For any non U.K visitors here is a brief explanation of Buzzcocks. It's a long running pop quiz whi is known for the ritual humiliation of its guests by host Simon "from Popworld" Amstell. Amstell was so offensive to Preston from the Ordinary Boys that he walked off. Most guests can only laugh along and try not to make things worse by weighing in. It makes for compulsive viewing. Ex Boyband members usually come off badly as shown by poor old Antony Costa here;
But by far the worst victims of Simon's good natured scorn are hapless Americans. Previous guests from the U.S. have been baffled by the combination of mucky humour and outright rudeness that they are being assaulted by. Weirdly, against all the odds, Josh Groban just got it.

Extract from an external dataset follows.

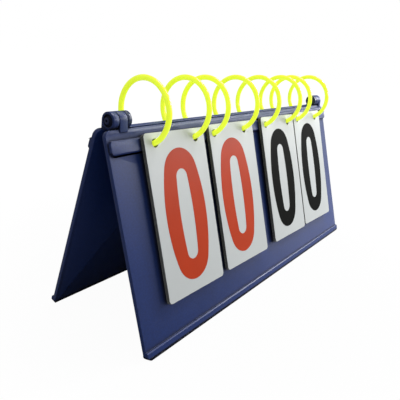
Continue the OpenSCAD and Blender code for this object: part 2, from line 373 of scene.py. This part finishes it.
def cloudy_tone():
    """Value round 1 that drifts slowly over the surface, for uneven colour and gloss."""
    group, given, result = new_group(
        "cloudy_tone",
        [("Vector", VECTOR, None), ("Scale", VALUE, 12.0), ("Swing", VALUE, 0.1)],
        [("Factor", VALUE)],
    )
    drift = noise(group, given["Vector"], given["Scale"], 3.0, 0.55)
    centred = calc(group, "SUBTRACT", drift, 0.5)
    doubled = calc(group, "MULTIPLY", given["Swing"], 2.0)
    group.links.new(calc(group, "MULTIPLY_ADD", centred, doubled, 1.0), result["Factor"])
    return group


def crevice_shade():
    """Mask of painted shade in narrow inner corners: what ambient occlusion hides within the reach."""
    group, given, result = new_group(
        "crevice_shade", [("Reach", VALUE, 2 * MM), ("Amount", VALUE, 0.8)], [("Mask", VALUE)]
    )
    hidden = put(group, "ShaderNodeAmbientOcclusion", {"Distance": given["Reach"]}, samples=6)
    closed = span(group, hidden.outputs["AO"], 0.97, 0.70)
    group.links.new(calc(group, "MULTIPLY", closed, given["Amount"], clamp=True), result["Mask"])
    return group


def cut_edge_shade():
    """Mask of a sheet's cut edges, where painted shade goes: where the normal lies across the sheet's own
    normal.
    """
    group, given, result = new_group(
        "cut_edge_shade", [("Normal", VECTOR, None), ("Sheet normal", VECTOR, None)], [("Mask", VALUE)]
    )
    sockets = {0: given["Normal"], 1: given["Sheet normal"]}
    along = put(group, "ShaderNodeVectorMath", sockets, operation="DOT_PRODUCT").outputs["Value"]
    group.links.new(span(group, calc(group, "ABSOLUTE", along), 0.6, 0.3), result["Mask"])
    return group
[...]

He somehow knew exactly what was required of him and was charming, cool, funny, and talented and even rendered Simon Amstell speechless. In 30 minutes on BBC 2 he changed from a bland balladeer into a musical god. Anyone who can give a plausible rendition of the intro to the Libertines "Don't Look Back Into The Sun" using only the power of air guitar and switch it from reggae into a calypso jazz scat styleee without a blink deserves to have me buy their album.
So. I shall buy your album Josh, despite your urgings to the contrary. I have clearly misjudged you and I openly apologise. Oh...and by the way, February Song is just awesome.